I’ve found that the older I am, the more I know, and the more I’ve done, the easier these social bullshit things are. And, let’s be honest: I really liked the people. I thought Bettie and Rhea were awesome, Ned treated me with total respect, Yellow kicked up conversation about my writing and his motorcycles, Blaine was just a big sweetheart puppydog drunk (which I suspect is his default form), Pete and Bettie had great stories, Sarah and Garret (our construction managers) spent an hour before the dinner talking shop with me while we waited for the drunken golfers (I really need to know more about the actual groundwork than I do), Rhea was just a frickin’ powerhouse, and everybody was really easy going and cool. I had a great time.
At the end of the night, Ned handed me the bill so I could add on a little extra tip to the automatic one and write the new total before he signed it (he was toast, and had forgotten his glasses). I was a little dumbstruck at the sight of the bill total. I’ve never seen a dinner bill with that many digits.
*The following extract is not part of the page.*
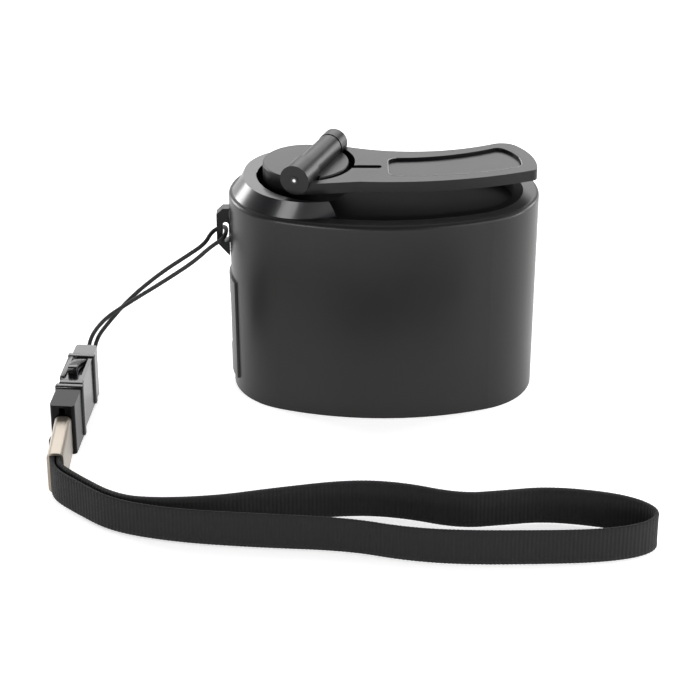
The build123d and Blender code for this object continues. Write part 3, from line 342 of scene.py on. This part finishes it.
CORD_ROUTE = [
    buckle_point(0, -CORD_HALF_PITCH),
    buckle_point(-CORD_LEAD, -CORD_HALF_PITCH),
    (-64.2, -0.8, 9.6),
    (-60.9, -1.4, 14.5),
    (-56.3, -2.0, 18.2),
    (-47.5, -2.6, 24.3),
    (-40.6, -2.9, 29.3),
    (-36.8, -3.1, 33.1),
    (-33.66, -2.8, 35.0),
    (-33.66, 2.8, 35.4),
    (-36.8, 2.4, 34.2),
    (-38.2, -0.6, 32.5),
    (-42.1, -1.1, 29.9),
    (-48.0, -1.2, 25.8),
    (-54.6, -0.8, 19.85),
    (-59.2, -0.3, 14.2),
    (-62.9, -0.4, 9.25),
    buckle_point(-CORD_LEAD, CORD_HALF_PITCH),
    buckle_point(0, CORD_HALF_PITCH),
]
cord = route_curve("lanyard_cord", CORD_ROUTE)
cord.data.bevel_depth = CORD_RADIUS * MM
cord.data.bevel_resolution = 5
cord.data.materials.append(LOOKS["cord_black"])
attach(cord, "housing")
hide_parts("strap_cord")


# ---------------------------------------------------------------- the wrist strap
STRAP_ROUTE = [
    (-66.975, -40.5),
    (-66.975, -46.5),
    (-66.975, -50.0),
    (-66.6, -52.2),
    (-65.2, -54.7),
    (-61.6, -58.0),
    (-54.1, -64.2),
    (-41.8, -68.0),
    (-25.9, -70.0),
    (-7.6, -71.2),
    (3.6, -74.7),
    (15.0, -76.1),
    (30.0, -75.9),
    (42.0, -75.2),
    (50.0, -73.0),
    (52.9, -69.3),
    (50.0, -65.4),
    (43.5, -62.4),
    (31.7, -60.2),
    (22.9, -61.5),
    (14.4, -62.7),
    (2.9, -58.7),
    (-7.6, -57.8),
    (-21.9, -60.5),
    (-33.8, -63.7),
    (-45.8, -64.7),
    (-53.3, -63.0),
    (-60.8, -56.7),
    (-64.0, -53.7),
    (-65.4, -51.7),
    (-65.825, -49.6),
    (-65.825, -46.0),
    (-65.825, -40.5),
]


def points_of(curve_object):
    """The spline's own line as points, read from the curve without any bevel."""
    mesh = bpy.data.meshes.new_from_object(curve_object)
    places = [vertex.co.copy() for vertex in mesh.vertices]
    bpy.data.meshes.remove(mesh)
    return places


def even_steps(places, step):
    """The same line at even steps, with the length walked at each point."""
    result = [(places[0].copy(), 0.0)]
    walked = 0.0
    due = step
    for start, end in zip(places, places[1:]):
        run = (end - start).length
        while walked + run >= due:
            result.append((start.lerp(end, (due - walked) / run), due))
            due += step
        walked += run
    return result, walked


def smooth(value):
    """From 0 to 1 with level ends."""
    value = min(1.0, max(0.0, value))
    return value * value * (3 - 2 * value)


strap_guide = route_curve("strap_guide", [(x, y, 0) for x, y in STRAP_ROUTE])
strap_places, strap_length = even_steps(points_of(strap_guide), TAPE_STEP * MM)
bpy.data.objects.remove(strap_guide)

# Half of the tape's section as shares of its half thickness and half height, then the other half.
SECTION = [(-1, -0.9), (-1, -0.6), (-1, -0.2), (-1, 0.2), (-1, 0.6), (-1, 0.9), (-0.6, 0.99)]
SECTION += [(-side, -up) for side, up in SECTION]


def strap_mesh():
    """The ribbed tape along its guide, standing on its edge, and the line of its centre."""
    verts = []
    faces = []
    maps = []
    path = []
    count = len(SECTION)
    for index, (place, walked) in enumerate(strap_places):
        before = strap_places[max(0, index - 1)][0]
        after = strap_places[min(len(strap_places) - 1, index + 1)][0]
        heading = (after - before).normalized()
        side = Vector((-heading.y, heading.x, 0))
        from_end = min(walked, strap_length - walked)
        settled = smooth((from_end - END_LIFT_FROM * MM) / (END_LIFT_RUN * MM))
        lift = END_LIFT * MM * (1 - settled) + TAPE_FLOOR_GAP * MM
        rib = RIB_DEPTH * MM * sin(2 * pi * walked / (RIB_PITCH * MM))
        free = smooth((from_end - WAVE_FROM * MM) / (WAVE_RUN * MM))
        edge_wave = EDGE_WAVE * MM * sin(walked / (EDGE_WAVE_RUN * MM)) * free
        centre = Vector((place.x, place.y, lift + TAPE_HALF_HEIGHT * MM))
        path.append(centre)
        for across, up in SECTION:
            thick = TAPE_HALF_THICK * MM + rib - RIB_INSET * MM
            thick *= 1.0 if abs(up) > SELVEDGE_FROM else FACE_SHARE
            height = TAPE_HALF_HEIGHT * MM + (edge_wave if up > 0 else 0)
            verts.append(centre + side * across * thick + Vector((0, 0, up * height)))
            maps.append((walked / (MAP_LENGTH * MM), up))
    for index in range(len(strap_places) - 1):
        for corner in range(count):
            nxt = (corner + 1) % count
            first = index * count
            faces.append((first + corner, first + nxt, first + count + nxt, first + count + corner))
    faces.append(tuple(range(count - 1, -1, -1)))
    faces.append(tuple(range(len(verts) - count, len(verts))))
    mesh = bpy.data.meshes.new("strap")
    mesh.from_pydata(verts, [], faces)
    layer = mesh.uv_layers.new(name="tape")
    for loop in mesh.loops:
        layer.data[loop.index].uv = maps[loop.vertex_index]
    mesh.polygons.foreach_set("use_smooth", [True] * len(mesh.polygons))
    mesh.materials.append(LOOKS["webbing_black"])
    return mesh, path


mesh, strap_path = strap_mesh()
strap = bpy.data.objects.new("lanyard_strap", mesh)
scene.collection.objects.link(strap)
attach(strap, "housing")
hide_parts("wrist_strap")


# ---------------------------------------------------------------- raised details on the buckle
def detail(name, low, high, rounding):
    """A rounded block between two corners, given in the buckle's own millimetres."""
    corners = []
    for ahead in (low[0], high[0]):
        for across in (low[1], high[1]):
            for up in (low[2], high[2]):
                corners.append(tuple(buckle_point(ahead, across, up) * MM))
    faces = [(0, 1, 3, 2), (4, 6, 7, 5), (0, 4, 5, 1), (2, 3, 7, 6), (0, 2, 6, 4), (1, 5, 7, 3)]
    made = bpy.data.meshes.new(name)
    made.from_pydata(corners, [], faces)
    made.update()
    held = bpy.data.objects.new(name, made)
    scene.collection.objects.link(held)
    bevel = held.modifiers.new("rounding", "BEVEL")
    bevel.width = rounding * MM
    bevel.segments = 4
    bevel.limit_method = "NONE"
    made.polygons.foreach_set("use_smooth", [True] * len(made.polygons))
    made.materials.append(LOOKS["buckle_black"])
    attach(held, "housing")


# Two corners as ahead, across and up, and the rounding.
DETAILS = {
    "socket_lip": ((4.4, -3.1, -5.6), (5.9, 2.75, 6.0), 0.35),
    "socket_mouth": ((15.9, -2.55, -5.6), (17.6, 2.55, 5.9), 0.3),
    "socket_cheek": ((5.7, -2.95, 1.0), (15.2, -1.55, 6.0), 0.45),
    "plug_ledge": ((18.0, -3.0, -5.65), (19.5, 3.0, 6.1), 0.35),
    "plug_ear": ((25.2, -3.3, -5.4), (26.9, -2.4, -2.6), 0.35),
}
for name, (low, high, rounding) in DETAILS.items():
    detail(name, low, high, rounding)


# Sections of the bowed release arm: ahead, left, right, underside and top.
ARM_SECTIONS = [
    (6.1, -1.4, 1.4, 4.7, 5.7),
    (7.2, -1.4, 1.35, 5.0, 6.1),
    (8.6, -1.4, 1.1, 5.3, 6.5),
    (10.0, -1.45, 0.75, 5.5, 6.85),
    (11.2, -1.45, 0.6, 5.6, 7.1),
    (12.0, -1.45, 0.55, 5.6, 7.3),
    (13.2, -1.45, 0.5, 4.9, 7.3),
    (13.4, -1.4, 0.45, 4.8, 6.9),
]
ARM_ROUNDING = 0.16


def release_arm_cover(name, body):
    """The bowed arm that rises out of its window to the thumb pad."""
    verts = []
    for ahead, left, right, under, top in ARM_SECTIONS:
        for across, up in ((left, under), (right, under), (right, top), (left, top)):
            verts.append(tuple(buckle_point(ahead, across, up) * MM))
    faces = [(0, 1, 2, 3)]
    last = 4 * (len(ARM_SECTIONS) - 1)
    for first in range(0, last, 4):
        for corner in range(4):
            nxt = (corner + 1) % 4
            faces.append((first + corner, first + 4 + corner, first + 4 + nxt, first + nxt))
    faces.append((last + 3, last + 2, last + 1, last))
    made = bpy.data.meshes.new(name)
    made.from_pydata(verts, [], faces)
    made.update()
    made.polygons.foreach_set("use_smooth", [True] * len(made.polygons))
    made.materials.append(LOOKS["buckle_black"])
    held = bpy.data.objects.new(name, made)
    scene.collection.objects.link(held)
    bevel = held.modifiers.new("rounding", "BEVEL")
    bevel.width = ARM_ROUNDING * MM
    bevel.segments = 3
    bevel.limit_method = "ANGLE"
    bevel.angle_limit = radians(40)
    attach(held, body)


release_arm_cover("button_upper", "upper_release")


# ---------------------------------------------------------------- painted highlight on the edge of the thumb pad
def pad_edge():
    """The outline of the pad's sunken floor as one loop, and the height of the arm's top."""
    arm = nodes["crank_arm"]
    flats = [face for face in arm.data.polygons if face.normal.z > 0.99]
    heights = [(arm.matrix_world @ face.center).z for face in flats]
    area_at = {}
    for face, height in zip(flats, heights):
        level = round(height, 5)
        area_at[level] = area_at.get(level, 0) + face.area
    top = max(area_at, key=area_at.get)
    pad_floor = min(area_at, key=lambda level: abs(level - (top - PAD_DEPTH * MM)))
    follow = outer_edges(arm, flats, heights, pad_floor)
    first = max(follow, key=lambda place: place[1])
    loop = [first]
    while follow[loop[-1]] != first:
        loop.append(follow[loop[-1]])
    return loop, top


def outer_edges(arm, flats, heights, level):
    """From each corner to the next, round the faces at one level, without the shared edges."""
    edges = {}
    for face, height in zip(flats, heights):
        if abs(height - level) > LEVEL_TOLERANCE * MM:
            continue
        places = [arm.matrix_world @ arm.data.vertices[corner].co for corner in face.vertices]
        corners = [(round(place.x, 6), round(place.y, 6)) for place in places]
        for start, end in zip(corners, corners[1:] + corners[:1]):
            if (end, start) in edges:
                del edges[(end, start)]
            else:
                edges[(start, end)] = True
    return dict(edges.keys())


def pad_highlight():
    """A thin light grey tube along the front and the ends of the pad, which rides the arm: a painted
    highlight where the pad's edge catches the light.
    """
    loop, top = pad_edge()
    middle = sum(place[1] for place in loop) / len(loop)
    front = [place for place in loop if place[1] < middle + PAD_HIGHLIGHT_REACH * MM]
    curve = bpy.data.curves.new("pad_highlight", "CURVE")
    curve.dimensions = "3D"
    line = curve.splines.new("POLY")
    line.points.add(len(front) - 1)
    for point, place in zip(line.points, front):
        point.co = (place[0], place[1], top - PAD_HIGHLIGHT_SINK * MM, 1)
    curve.bevel_depth = PAD_HIGHLIGHT_RADIUS * MM
    curve.bevel_resolution = 2
    curve.use_fill_caps = True
    # Light grey on a black arm: a painted highlight standing in for the light caught by the pad's edge.
    curve.materials.append(moulded("pad edge painted highlight", (0.34, 0.33, 0.34), 0.4, 0.05))
    held = bpy.data.objects.new("pad_highlight", curve)
    scene.collection.objects.link(held)
    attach(held, "arm")


pad_highlight()


# ---------------------------------------------------------------- floor and light
bpy.ops.mesh.primitive_plane_add(size=FLOOR_SIZE, location=(0, 0, -FLOOR_DROP))
floor = bpy.context.object
floor.name = "floor"
made, tree, shader = material("pale floor")
where = coordinates(tree)
tone = ramp(tree, noise(tree, where, 3, 2), [(0.3, (0.93, 0.93, 0.93)), (0.7, (0.95, 0.95, 0.95))])
tree.links.new(tone, shader.inputs["Base Color"])
shader.inputs["Roughness"].default_value = 0.9
rays = tree.nodes.new("ShaderNodeLightPath")
seen = tree.nodes.new("ShaderNodeMath")
tree.links.new(rays.outputs["Is Camera Ray"], seen.inputs[0])
tree.links.new(rays.outputs["Is Glossy Ray"], seen.inputs[1])
glow = tree.nodes.new("ShaderNodeMath")
tree.links.new(seen.outputs["Value"], glow.inputs[0])
tree.links.new(rays.outputs["Is Transmission Ray"], glow.inputs[1])
lift = tree.nodes.new("ShaderNodeMath")
lift.operation = "MULTIPLY"
lift.inputs[1].default_value = FLOOR_GLOW
tree.links.new(glow.outputs["Value"], lift.inputs[0])
shader.inputs["Emission Color"].default_value = (1, 1, 1, 1)
tree.links.new(lift.outputs["Value"], shader.inputs["Emission Strength"])
floor.data.materials.append(made)

world = bpy.data.worlds.new("studio")
scene.world = world
world.use_nodes = True
sky = world.node_tree
facing = sky.nodes.new("ShaderNodeTexCoord")
parts = sky.nodes.new("ShaderNodeSeparateXYZ")
sky.links.new(facing.outputs["Generated"], parts.inputs["Vector"])
fade = sky.nodes.new("ShaderNodeMapRange")
fade.inputs["From Min"].default_value = -SKY_FADE
fade.inputs["From Max"].default_value = SKY_FADE
fade.inputs["To Min"].default_value = SKY_FRONT
fade.inputs["To Max"].default_value = SKY_BACK
sky.links.new(parts.outputs["Y"], fade.inputs["Value"])
sky.links.new(fade.outputs["Result"], sky.nodes["Background"].inputs["Strength"])
sky.nodes["Background"].inputs["Color"].default_value = (1, 0.99, 1, 1)


def softbox(name, place, aim, size, power):
    """A soft rectangular lamp, in metres and watts."""
    lamp = bpy.data.lights.new(name, "AREA")
    lamp.shape = "RECTANGLE"
    lamp.size = size[0]
    lamp.size_y = size[1]
    lamp.energy = power
    held = bpy.data.objects.new(name, lamp)
    scene.collection.objects.link(held)
    held.location = place
    held.rotation_euler = (Vector(aim) - Vector(place)).to_track_quat("-Z", "Y").to_euler()


SOFTBOXES = {
    "back": ((0.0, 0.95, 0.56), (0, 0, 0.04), (1.3, 0.42), 6.0),
    "left": ((-0.8, 0.5, 0.2), (0, 0, 0.03), (0.3, 0.35), 5.6),
    "right": ((0.8, 0.45, 0.22), (0, 0, 0.03), (0.3, 0.4), 3.5),
    "right_front": ((0.6, -0.5, 0.35), (0.05, -0.07, 0.0), (0.7, 0.5), 3.4),
    "front_low": ((-0.46, -0.72, 0.14), (-0.02, 0, 0.045), (0.40, 0.13), 2.6),
    "right_low": ((0.86, -0.06, 0.15), (-0.02, 0, 0.045), (0.3, 0.16), 2.6),
}
for name, (place, aim, size, power) in SOFTBOXES.items():
    softbox(name, place, aim, size, power)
I was also pretty drunk by this point, and my math was off. I undertipped by at least $40, but seeing the “automatic” tip added in ($400), the thought of writing more hundreds underneath it made me vaguely nauseous.
When we moved to the bar and I caught site of the bar tab as I handed it off to Yellow (almost $300), I realized how addictive this sort of life could become for people. I mean, I was sure as hell fired up about it. Wouldn’t it be great to be like Blaine or Ned, and do these things all the time? Order $85 bottles of wine and sign off on dinner bills that cost more than most undergraduates’ first cars? Hob-nob all night with movers and shakers in companies worth billions of dollars?
It’s gotta be addictive.
Me, Yellow, and Dee (our lead architect for the project) drove back the long drive to the office, and then I went straight home, packed for my Vegas trip where I’ll be meeting up with my writing buddies (let’s talk about my real addiction), and slept for 12 hours. Seriously. I was so exhausted and hung over I thought I was going to fall over.
That was damn good wine.
And, surprisingly, damn good company.